Stored data ▸
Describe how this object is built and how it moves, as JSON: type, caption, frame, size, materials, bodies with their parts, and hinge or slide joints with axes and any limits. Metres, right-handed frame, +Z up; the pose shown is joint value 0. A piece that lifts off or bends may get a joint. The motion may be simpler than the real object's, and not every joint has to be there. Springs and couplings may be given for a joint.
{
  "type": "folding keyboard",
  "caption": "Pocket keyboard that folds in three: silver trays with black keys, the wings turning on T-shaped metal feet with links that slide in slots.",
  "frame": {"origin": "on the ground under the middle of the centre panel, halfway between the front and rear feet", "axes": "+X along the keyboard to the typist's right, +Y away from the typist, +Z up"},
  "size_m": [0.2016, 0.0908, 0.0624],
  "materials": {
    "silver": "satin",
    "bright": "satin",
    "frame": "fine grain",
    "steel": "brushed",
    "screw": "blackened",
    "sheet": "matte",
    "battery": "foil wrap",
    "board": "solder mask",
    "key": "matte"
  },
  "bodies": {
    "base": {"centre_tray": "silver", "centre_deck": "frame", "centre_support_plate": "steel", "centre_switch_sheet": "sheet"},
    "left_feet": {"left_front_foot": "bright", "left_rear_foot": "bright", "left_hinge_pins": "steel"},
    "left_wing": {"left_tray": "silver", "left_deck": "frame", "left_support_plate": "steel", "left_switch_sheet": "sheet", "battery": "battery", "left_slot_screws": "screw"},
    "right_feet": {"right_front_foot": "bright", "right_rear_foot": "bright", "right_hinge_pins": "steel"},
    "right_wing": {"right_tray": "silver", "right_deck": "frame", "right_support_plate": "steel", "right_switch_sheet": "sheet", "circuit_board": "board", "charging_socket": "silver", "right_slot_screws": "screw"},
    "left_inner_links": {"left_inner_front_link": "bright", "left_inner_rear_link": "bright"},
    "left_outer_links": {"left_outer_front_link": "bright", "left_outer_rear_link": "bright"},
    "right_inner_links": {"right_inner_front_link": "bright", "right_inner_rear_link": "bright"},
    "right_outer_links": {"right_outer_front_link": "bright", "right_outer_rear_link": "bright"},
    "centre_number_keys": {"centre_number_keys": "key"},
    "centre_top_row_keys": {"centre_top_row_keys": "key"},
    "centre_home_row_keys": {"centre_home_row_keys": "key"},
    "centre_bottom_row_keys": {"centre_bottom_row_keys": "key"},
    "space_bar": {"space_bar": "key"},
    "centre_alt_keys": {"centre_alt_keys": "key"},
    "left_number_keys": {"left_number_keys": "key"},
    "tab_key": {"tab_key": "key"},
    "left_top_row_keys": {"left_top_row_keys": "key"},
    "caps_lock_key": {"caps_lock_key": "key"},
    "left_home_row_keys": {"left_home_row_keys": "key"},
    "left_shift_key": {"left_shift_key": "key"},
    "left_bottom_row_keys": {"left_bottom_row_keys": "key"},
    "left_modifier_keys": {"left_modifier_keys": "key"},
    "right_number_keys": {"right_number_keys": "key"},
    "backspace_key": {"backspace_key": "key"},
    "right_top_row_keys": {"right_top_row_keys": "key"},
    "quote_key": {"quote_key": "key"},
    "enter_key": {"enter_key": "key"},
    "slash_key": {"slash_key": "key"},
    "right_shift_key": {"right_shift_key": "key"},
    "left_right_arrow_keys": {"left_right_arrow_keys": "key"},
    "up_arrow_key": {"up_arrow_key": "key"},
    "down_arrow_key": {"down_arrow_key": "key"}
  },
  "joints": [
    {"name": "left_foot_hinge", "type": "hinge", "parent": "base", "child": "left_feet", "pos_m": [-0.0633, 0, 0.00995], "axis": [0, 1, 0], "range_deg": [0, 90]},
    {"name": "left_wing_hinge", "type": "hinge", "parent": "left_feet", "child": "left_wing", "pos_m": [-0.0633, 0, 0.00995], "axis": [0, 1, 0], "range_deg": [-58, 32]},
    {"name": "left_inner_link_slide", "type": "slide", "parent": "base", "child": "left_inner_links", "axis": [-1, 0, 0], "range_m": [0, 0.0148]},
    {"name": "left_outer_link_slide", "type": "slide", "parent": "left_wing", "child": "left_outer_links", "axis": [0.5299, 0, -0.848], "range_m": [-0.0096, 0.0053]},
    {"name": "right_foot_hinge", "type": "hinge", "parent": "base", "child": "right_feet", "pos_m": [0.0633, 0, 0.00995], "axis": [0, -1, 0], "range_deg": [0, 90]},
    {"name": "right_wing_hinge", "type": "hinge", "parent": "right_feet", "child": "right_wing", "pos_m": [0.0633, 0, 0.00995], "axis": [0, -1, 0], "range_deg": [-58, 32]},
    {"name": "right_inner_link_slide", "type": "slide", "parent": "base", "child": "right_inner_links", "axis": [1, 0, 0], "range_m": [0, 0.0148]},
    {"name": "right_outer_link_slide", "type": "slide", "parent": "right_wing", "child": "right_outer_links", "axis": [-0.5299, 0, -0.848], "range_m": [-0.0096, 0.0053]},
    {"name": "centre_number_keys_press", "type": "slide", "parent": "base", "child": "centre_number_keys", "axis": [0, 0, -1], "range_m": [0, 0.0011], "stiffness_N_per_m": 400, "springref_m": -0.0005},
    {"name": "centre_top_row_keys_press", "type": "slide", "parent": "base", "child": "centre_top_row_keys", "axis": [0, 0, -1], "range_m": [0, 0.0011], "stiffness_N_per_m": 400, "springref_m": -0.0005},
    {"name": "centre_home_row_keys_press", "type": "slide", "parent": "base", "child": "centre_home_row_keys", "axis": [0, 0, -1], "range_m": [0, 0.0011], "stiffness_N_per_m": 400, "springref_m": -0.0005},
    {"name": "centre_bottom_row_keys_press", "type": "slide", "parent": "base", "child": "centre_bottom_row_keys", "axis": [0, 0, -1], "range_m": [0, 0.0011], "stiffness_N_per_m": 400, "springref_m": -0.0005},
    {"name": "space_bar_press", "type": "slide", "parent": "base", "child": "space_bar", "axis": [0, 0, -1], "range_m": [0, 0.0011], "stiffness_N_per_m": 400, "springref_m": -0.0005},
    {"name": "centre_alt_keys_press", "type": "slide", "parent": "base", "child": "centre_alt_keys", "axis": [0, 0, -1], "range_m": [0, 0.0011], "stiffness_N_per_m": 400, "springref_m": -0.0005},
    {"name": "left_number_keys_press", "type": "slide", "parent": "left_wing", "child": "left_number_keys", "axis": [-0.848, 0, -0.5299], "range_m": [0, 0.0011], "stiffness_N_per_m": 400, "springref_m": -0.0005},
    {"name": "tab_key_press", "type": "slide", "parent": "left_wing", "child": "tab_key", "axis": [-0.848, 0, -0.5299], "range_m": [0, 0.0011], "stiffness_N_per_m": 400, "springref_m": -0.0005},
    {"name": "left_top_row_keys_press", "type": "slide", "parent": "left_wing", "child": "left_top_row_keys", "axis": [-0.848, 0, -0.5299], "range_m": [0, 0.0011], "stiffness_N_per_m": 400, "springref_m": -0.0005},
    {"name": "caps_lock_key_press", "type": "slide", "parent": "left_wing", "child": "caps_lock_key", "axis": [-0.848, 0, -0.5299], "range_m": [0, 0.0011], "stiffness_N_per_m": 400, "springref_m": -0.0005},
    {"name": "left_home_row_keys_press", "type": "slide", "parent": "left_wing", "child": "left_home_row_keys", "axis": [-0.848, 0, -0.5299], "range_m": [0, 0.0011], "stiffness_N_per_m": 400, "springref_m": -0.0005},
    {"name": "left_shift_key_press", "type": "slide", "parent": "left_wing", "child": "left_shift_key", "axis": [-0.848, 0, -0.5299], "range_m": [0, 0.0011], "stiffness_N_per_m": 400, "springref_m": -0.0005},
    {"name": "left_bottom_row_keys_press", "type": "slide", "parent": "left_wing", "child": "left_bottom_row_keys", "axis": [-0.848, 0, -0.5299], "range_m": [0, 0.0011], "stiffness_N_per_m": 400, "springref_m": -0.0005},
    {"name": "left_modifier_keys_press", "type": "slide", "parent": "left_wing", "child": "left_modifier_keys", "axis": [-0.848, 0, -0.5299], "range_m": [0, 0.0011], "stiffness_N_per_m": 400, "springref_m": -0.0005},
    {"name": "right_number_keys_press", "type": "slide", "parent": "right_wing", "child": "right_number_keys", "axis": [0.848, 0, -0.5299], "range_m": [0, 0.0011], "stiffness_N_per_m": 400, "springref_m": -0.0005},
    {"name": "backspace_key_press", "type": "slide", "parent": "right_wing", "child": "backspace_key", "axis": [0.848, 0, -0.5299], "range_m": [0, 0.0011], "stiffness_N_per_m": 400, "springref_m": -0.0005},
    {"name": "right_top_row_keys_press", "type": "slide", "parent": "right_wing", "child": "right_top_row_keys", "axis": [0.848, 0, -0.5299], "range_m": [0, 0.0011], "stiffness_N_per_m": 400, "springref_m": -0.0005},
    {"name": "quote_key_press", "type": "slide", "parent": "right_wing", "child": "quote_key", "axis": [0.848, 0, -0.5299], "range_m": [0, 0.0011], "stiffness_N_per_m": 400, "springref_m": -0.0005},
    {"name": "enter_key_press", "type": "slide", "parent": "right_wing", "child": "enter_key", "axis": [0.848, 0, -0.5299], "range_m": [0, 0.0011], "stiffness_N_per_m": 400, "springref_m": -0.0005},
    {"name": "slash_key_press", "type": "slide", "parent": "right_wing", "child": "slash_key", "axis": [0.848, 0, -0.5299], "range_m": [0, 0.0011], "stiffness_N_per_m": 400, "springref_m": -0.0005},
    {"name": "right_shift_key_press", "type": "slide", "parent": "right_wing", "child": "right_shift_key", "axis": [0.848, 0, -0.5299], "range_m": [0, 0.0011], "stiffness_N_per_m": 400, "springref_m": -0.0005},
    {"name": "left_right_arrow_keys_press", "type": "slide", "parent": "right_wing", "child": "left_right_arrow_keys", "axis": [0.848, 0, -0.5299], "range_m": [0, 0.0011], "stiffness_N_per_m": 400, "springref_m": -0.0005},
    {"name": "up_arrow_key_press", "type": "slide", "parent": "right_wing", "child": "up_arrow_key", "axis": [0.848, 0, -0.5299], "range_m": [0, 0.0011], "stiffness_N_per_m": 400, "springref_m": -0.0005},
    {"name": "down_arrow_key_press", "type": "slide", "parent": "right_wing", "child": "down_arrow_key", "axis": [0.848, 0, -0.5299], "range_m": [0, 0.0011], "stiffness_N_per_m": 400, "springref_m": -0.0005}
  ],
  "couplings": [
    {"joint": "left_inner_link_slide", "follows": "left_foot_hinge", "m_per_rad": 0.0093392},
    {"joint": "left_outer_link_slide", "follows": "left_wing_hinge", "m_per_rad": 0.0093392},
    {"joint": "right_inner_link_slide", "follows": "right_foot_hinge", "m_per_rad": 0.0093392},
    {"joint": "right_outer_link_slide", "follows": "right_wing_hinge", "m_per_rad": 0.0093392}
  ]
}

Given exercise ▸ Collect the lines that hold "joints".

Worked solution ▸
Describe how this object is built and how it moves, as JSON: type, caption, frame, size, materials, bodies with their parts, and hinge or slide joints with axes and any limits. Metres, right-handed frame, +Z up; the pose shown is joint value 0. A piece that lifts off or bends may get a joint. The motion may be simpler than the real object's, and not every joint has to be there. Springs and couplings may be given for a joint.
  "joints": [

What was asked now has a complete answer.